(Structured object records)
┄┄┄┄┄┄┄┄┄┄
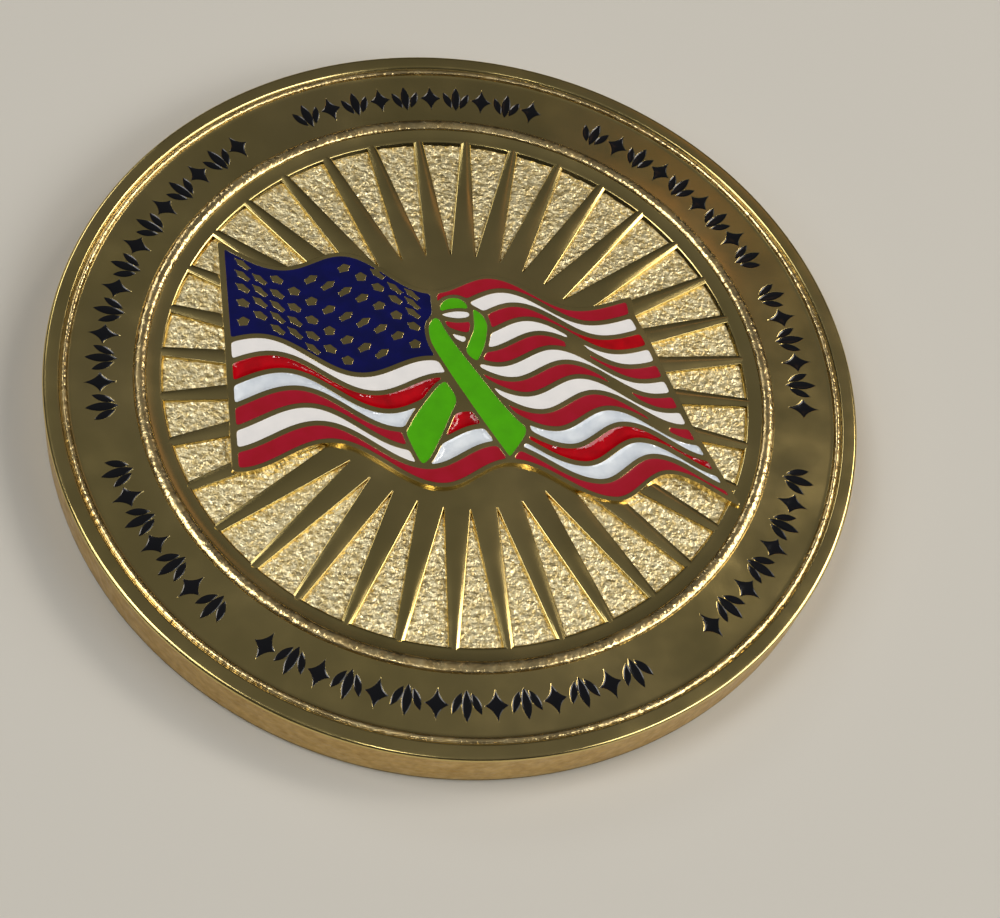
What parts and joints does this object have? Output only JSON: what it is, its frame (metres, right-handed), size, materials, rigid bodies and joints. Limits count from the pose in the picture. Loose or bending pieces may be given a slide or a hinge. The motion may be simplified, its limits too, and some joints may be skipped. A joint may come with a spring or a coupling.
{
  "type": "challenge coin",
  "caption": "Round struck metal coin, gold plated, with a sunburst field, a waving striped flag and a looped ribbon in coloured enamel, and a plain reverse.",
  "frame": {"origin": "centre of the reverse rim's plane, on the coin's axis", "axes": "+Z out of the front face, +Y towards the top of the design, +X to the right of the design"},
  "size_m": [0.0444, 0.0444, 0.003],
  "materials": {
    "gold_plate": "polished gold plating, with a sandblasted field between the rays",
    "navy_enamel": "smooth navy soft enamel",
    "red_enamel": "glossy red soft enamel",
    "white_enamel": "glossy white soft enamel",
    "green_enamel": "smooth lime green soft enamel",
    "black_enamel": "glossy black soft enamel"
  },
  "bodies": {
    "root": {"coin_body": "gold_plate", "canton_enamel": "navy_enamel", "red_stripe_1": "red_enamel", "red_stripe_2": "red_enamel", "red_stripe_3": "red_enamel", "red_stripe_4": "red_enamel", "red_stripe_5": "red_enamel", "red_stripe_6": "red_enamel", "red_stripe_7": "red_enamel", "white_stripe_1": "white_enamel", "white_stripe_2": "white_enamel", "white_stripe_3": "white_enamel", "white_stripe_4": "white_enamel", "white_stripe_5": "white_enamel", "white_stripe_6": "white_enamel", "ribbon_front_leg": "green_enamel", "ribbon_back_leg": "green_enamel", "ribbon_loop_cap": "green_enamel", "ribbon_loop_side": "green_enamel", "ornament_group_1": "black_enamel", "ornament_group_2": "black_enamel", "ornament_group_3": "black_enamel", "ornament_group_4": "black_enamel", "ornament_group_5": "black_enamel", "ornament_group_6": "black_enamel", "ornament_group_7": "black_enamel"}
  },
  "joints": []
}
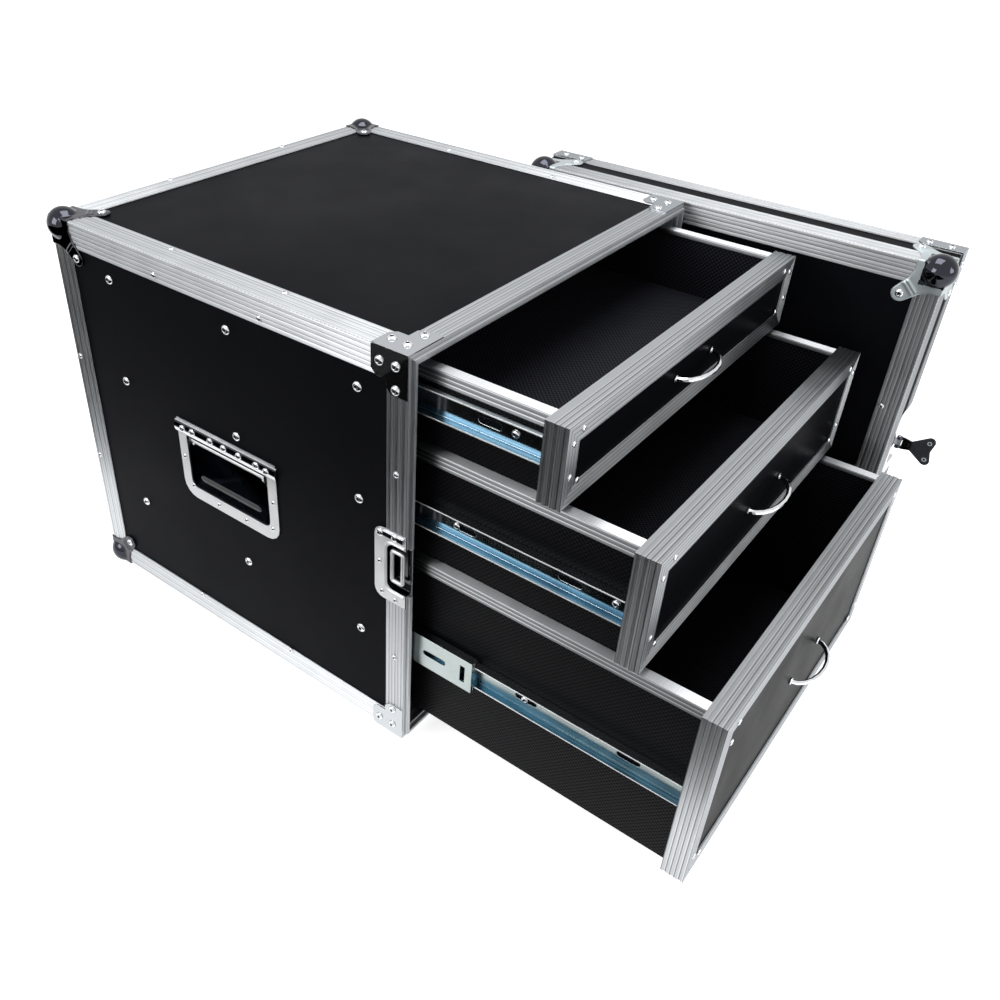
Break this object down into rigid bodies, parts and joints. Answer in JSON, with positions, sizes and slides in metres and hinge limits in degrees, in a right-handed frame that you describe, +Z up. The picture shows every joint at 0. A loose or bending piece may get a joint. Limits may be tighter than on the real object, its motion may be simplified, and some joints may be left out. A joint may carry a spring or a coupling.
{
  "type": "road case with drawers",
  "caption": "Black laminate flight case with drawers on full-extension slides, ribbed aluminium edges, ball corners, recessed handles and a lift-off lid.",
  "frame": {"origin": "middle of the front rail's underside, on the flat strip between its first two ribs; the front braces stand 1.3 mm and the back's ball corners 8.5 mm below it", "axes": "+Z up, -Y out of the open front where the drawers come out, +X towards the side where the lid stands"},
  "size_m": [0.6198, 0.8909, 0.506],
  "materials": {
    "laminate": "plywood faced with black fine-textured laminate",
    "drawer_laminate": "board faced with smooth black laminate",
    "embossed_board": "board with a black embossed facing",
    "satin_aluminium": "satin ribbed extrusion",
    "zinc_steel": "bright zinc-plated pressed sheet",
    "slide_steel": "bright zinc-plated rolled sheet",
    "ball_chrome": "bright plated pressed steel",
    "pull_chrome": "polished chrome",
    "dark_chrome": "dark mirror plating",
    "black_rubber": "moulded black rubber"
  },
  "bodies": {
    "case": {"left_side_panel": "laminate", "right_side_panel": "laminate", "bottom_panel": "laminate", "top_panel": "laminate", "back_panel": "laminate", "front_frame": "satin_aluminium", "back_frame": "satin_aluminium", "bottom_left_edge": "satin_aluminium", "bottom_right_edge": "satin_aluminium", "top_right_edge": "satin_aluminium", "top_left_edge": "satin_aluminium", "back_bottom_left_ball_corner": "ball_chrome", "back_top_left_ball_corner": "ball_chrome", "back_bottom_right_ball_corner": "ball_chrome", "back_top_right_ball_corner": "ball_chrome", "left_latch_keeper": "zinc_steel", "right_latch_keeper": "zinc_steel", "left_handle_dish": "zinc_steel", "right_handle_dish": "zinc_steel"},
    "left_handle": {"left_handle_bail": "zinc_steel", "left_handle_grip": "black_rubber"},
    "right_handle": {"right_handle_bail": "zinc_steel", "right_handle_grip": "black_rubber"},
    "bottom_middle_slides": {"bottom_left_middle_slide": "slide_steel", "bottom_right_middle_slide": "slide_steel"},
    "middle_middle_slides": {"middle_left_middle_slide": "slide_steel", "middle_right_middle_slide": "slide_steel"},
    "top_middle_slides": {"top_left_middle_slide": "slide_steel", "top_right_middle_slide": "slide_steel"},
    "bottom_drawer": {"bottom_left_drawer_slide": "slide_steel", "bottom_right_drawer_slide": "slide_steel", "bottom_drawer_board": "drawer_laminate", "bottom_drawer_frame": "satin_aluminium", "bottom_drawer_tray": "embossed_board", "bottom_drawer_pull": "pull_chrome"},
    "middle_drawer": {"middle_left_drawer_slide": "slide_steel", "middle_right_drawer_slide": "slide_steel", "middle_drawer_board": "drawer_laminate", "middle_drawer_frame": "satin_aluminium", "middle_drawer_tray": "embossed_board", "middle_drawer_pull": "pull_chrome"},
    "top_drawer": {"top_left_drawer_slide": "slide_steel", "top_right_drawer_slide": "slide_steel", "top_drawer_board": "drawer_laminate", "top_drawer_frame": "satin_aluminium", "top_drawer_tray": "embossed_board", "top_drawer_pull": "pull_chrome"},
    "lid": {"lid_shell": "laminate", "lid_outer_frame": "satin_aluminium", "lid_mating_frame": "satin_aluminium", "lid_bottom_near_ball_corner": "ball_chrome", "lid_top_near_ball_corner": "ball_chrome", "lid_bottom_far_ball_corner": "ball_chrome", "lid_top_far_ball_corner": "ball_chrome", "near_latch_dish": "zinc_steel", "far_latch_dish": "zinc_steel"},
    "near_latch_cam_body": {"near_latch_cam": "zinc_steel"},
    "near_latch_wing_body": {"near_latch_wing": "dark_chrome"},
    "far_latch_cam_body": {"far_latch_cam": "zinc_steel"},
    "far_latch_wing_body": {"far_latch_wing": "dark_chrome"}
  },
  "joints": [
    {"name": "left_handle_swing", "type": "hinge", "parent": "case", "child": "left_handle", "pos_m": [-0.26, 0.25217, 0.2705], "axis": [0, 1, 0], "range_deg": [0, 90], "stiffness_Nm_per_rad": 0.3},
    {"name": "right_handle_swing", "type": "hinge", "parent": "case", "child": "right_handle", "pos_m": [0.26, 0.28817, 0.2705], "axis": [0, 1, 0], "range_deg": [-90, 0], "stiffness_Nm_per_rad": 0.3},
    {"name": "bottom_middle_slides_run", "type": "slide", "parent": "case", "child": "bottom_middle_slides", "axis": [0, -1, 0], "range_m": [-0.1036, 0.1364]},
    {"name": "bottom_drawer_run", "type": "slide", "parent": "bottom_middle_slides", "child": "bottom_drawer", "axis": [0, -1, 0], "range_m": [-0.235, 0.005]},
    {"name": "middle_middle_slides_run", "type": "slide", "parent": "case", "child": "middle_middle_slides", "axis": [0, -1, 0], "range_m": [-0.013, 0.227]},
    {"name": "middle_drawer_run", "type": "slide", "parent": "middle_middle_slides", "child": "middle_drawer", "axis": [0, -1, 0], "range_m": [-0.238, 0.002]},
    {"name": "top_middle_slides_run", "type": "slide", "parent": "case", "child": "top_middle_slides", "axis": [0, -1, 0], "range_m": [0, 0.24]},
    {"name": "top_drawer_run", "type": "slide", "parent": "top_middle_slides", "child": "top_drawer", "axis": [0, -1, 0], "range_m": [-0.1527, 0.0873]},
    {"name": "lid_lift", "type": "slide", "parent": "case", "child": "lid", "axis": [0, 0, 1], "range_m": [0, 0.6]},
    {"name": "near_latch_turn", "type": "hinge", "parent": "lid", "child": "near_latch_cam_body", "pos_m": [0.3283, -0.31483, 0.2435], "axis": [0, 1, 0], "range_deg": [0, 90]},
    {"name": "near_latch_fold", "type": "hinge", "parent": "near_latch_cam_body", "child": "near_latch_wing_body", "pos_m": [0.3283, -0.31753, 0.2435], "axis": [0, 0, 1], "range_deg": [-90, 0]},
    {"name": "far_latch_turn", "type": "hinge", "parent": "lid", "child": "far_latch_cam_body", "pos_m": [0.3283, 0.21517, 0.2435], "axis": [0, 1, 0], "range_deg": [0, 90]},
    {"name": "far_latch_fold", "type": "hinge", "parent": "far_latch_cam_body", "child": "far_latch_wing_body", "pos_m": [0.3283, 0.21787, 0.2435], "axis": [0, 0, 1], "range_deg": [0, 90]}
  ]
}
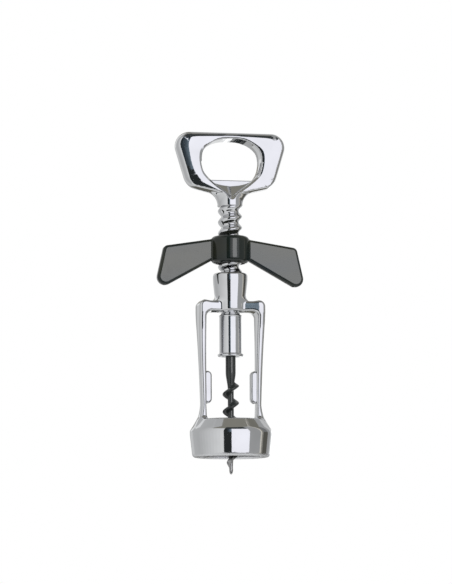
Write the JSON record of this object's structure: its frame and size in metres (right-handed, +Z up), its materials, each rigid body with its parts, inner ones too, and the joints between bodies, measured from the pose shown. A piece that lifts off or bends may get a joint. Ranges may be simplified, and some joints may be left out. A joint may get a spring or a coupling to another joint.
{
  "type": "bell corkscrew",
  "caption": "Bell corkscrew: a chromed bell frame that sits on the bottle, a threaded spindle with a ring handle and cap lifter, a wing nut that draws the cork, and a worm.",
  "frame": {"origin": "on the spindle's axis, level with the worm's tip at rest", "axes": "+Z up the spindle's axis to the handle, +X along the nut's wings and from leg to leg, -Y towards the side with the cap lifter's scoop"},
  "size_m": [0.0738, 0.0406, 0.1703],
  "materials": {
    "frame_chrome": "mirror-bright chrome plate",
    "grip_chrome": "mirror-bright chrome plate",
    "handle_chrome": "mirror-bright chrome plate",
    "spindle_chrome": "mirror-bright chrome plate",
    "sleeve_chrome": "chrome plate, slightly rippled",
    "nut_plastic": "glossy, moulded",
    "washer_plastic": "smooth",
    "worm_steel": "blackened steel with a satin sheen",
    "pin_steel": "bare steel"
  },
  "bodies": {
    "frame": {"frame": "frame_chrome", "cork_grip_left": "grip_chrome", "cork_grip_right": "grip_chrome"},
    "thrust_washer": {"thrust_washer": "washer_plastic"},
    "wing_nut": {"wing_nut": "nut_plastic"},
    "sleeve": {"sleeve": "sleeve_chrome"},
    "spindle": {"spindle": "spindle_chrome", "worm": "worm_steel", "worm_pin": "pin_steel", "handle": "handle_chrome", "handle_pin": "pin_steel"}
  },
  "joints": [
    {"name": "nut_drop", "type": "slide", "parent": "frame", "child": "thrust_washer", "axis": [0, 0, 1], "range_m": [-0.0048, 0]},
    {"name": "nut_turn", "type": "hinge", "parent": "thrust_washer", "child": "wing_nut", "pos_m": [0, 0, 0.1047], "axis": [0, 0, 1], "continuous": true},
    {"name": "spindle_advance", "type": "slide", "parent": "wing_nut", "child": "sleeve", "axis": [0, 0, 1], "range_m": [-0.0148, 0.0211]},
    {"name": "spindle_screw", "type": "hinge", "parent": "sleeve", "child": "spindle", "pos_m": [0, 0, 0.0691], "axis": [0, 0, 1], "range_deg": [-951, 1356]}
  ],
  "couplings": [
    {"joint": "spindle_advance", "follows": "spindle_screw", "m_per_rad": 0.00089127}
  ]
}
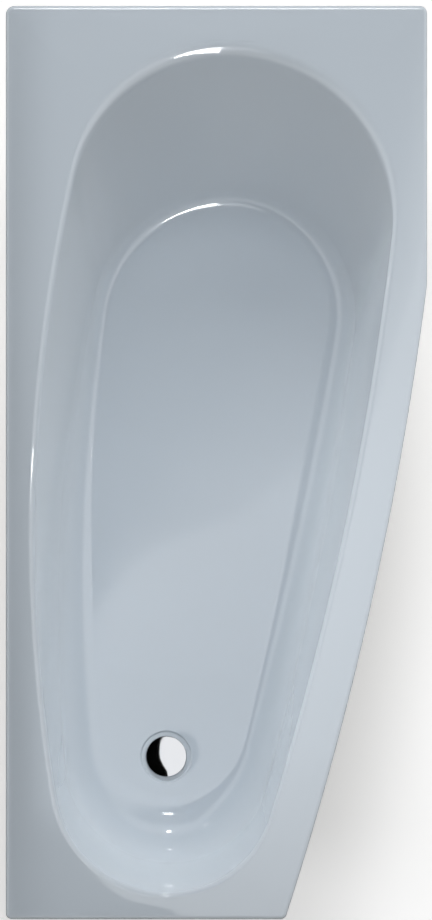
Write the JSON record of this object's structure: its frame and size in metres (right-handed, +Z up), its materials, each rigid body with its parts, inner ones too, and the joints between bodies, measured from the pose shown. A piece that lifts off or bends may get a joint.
┄┄┄┄┄┄┄┄┄┄
=== Goal ===
Pick out each line containing the string "between" and copy it.

=== Solved problem ===
    "gold_plate": "polished gold plating, with a sandblasted field between the rays",
  "frame": {"origin": "middle of the front rail's underside, on the flat strip between its first two ribs; the front braces stand 1.3 mm and the back's ball corners 8.5 mm below it", "axes": "+Z up, -Y out of the open front where the drawers come out, +X towards the side where the lid stands"},
Write the JSON record of this object's structure: its frame and size in metres (right-handed, +Z up), its materials, each rigid body with its parts, inner ones too, and the joints between bodies, measured from the pose shown. A piece that lifts off or bends may get a joint. Ranges may be simplified, and some joints may be left out. A joint may get a spring or a coupling to another joint.
Write the JSON record of this object's structure: its frame and size in metres (right-handed, +Z up), its materials, each rigid body with its parts, inner ones too, and the joints between bodies, measured from the pose shown. A piece that lifts off or bends may get a joint.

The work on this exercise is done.